I would add that if you are working for a truly bad company, the odds are that other companies are aware of the reputation.  Don't be afraid to quit or be fired.  It can actually look better on your resume to those who know, than sticking it out and having the bad reputation rub off on you.

As far as job adds, I once saw and ad for "walkers" to help with survey.  Nice. 

Post ID#19520 - replied 4/9/2012 4:02 PM


I think everyone who has been around the block long enough is aware of who the bad companies are. I've worked at more than my share and thought about making them disappear from the resume on several occasions when applying for jobs (especially the supervisory roles of a short duration). One of my friends stuck it out at a really horrible firm (no longer in business) and later removed over a year at that company from his cv.
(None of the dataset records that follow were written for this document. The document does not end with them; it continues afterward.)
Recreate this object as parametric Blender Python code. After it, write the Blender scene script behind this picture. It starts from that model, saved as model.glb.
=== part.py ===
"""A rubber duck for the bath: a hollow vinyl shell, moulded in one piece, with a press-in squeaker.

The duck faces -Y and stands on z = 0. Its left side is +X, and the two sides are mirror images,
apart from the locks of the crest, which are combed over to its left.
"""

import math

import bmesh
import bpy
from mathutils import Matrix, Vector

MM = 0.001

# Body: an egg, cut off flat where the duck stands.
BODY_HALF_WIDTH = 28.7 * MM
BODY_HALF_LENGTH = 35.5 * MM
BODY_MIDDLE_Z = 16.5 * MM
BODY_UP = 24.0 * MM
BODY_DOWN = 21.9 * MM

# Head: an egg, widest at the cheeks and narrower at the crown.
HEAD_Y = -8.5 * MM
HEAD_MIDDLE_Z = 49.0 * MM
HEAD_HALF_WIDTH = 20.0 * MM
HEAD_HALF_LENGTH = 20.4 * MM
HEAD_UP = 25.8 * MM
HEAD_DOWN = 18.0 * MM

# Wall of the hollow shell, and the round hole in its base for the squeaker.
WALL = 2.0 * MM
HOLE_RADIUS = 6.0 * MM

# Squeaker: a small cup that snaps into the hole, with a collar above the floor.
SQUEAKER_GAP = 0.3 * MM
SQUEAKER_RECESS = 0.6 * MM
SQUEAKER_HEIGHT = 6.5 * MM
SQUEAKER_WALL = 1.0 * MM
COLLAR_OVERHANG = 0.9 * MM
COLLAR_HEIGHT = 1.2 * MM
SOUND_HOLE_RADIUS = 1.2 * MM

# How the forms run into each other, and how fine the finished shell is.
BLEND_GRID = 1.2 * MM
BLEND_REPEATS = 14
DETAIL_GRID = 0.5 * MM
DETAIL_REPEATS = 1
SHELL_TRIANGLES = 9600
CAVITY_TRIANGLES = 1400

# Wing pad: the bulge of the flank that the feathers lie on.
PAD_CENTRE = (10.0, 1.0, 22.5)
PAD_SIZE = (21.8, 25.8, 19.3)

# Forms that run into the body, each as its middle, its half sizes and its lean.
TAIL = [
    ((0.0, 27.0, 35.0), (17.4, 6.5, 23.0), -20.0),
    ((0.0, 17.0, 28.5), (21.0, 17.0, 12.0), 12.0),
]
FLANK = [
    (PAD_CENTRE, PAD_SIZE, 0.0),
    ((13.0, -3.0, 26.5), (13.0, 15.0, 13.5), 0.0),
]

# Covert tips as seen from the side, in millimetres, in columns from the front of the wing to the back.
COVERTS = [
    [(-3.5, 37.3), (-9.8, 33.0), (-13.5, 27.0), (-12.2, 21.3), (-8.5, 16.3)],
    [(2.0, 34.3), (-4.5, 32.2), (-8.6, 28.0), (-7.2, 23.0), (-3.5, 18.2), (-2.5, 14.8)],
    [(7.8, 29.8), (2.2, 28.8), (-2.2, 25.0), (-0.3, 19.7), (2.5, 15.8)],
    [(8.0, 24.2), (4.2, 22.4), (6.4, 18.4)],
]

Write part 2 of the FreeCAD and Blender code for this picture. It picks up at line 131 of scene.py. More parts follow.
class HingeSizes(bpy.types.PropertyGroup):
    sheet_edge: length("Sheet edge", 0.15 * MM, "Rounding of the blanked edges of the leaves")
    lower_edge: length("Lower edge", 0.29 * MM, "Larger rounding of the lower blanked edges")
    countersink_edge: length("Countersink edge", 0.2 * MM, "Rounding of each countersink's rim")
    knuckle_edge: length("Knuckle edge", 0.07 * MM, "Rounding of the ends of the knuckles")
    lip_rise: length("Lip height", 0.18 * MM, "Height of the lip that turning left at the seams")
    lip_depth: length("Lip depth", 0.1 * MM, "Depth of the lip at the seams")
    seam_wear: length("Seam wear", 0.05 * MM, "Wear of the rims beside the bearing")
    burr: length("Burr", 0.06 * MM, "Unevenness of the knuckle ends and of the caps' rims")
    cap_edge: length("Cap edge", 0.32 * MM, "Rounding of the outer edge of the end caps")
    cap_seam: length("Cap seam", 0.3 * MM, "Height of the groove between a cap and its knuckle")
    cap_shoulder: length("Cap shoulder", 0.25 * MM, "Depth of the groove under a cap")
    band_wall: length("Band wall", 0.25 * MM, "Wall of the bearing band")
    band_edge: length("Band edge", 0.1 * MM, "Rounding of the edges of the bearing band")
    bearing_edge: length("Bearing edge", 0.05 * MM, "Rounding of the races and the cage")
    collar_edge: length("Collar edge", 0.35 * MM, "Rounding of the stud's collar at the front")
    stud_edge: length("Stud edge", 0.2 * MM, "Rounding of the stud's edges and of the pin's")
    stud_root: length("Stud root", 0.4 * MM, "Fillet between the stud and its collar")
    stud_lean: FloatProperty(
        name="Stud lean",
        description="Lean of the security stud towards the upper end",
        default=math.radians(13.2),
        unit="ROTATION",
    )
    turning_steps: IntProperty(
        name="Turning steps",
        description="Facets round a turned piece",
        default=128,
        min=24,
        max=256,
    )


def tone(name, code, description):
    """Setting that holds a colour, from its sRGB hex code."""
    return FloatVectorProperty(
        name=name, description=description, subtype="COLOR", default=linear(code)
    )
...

However, why make legitimate field experience disappear, and have unnecessary gaps in employment?

Post ID#19522 - replied 4/10/2012 10:41 PM


I know there is always a certain amount of settling on a newly formed crew (especially on a large project), but what really grinds my gears as a relatively more experienced tech is that I usually end up having to train someone who is completely green, but getting paid the same amount as me, and maintain my own performance level, or worse still, have to babysit an incompetant crew chief who was hired on the basis that they were "RPA eligble" and always wants to ask what I think we should do.

Some companies hire at a single rate for techs on the principle of equality and some hire on a graded scale based on an HR decision made off of what they see on paper which is seldom thoroughly verified.  Somehow it seems a little unfair either way. 

I don't mind helping newbies and giving a few pointers, but it is not in my job description and I am certainly not paid any extra for doing it. This is most upsetting when you realize that a field school is the minimum gold standard and it almost neber includes how to do basic transect of shovel tests (including my own).  When these field schools are "acredited" does that mean they meet a checklist of criteria or they are just run by an acredited institution?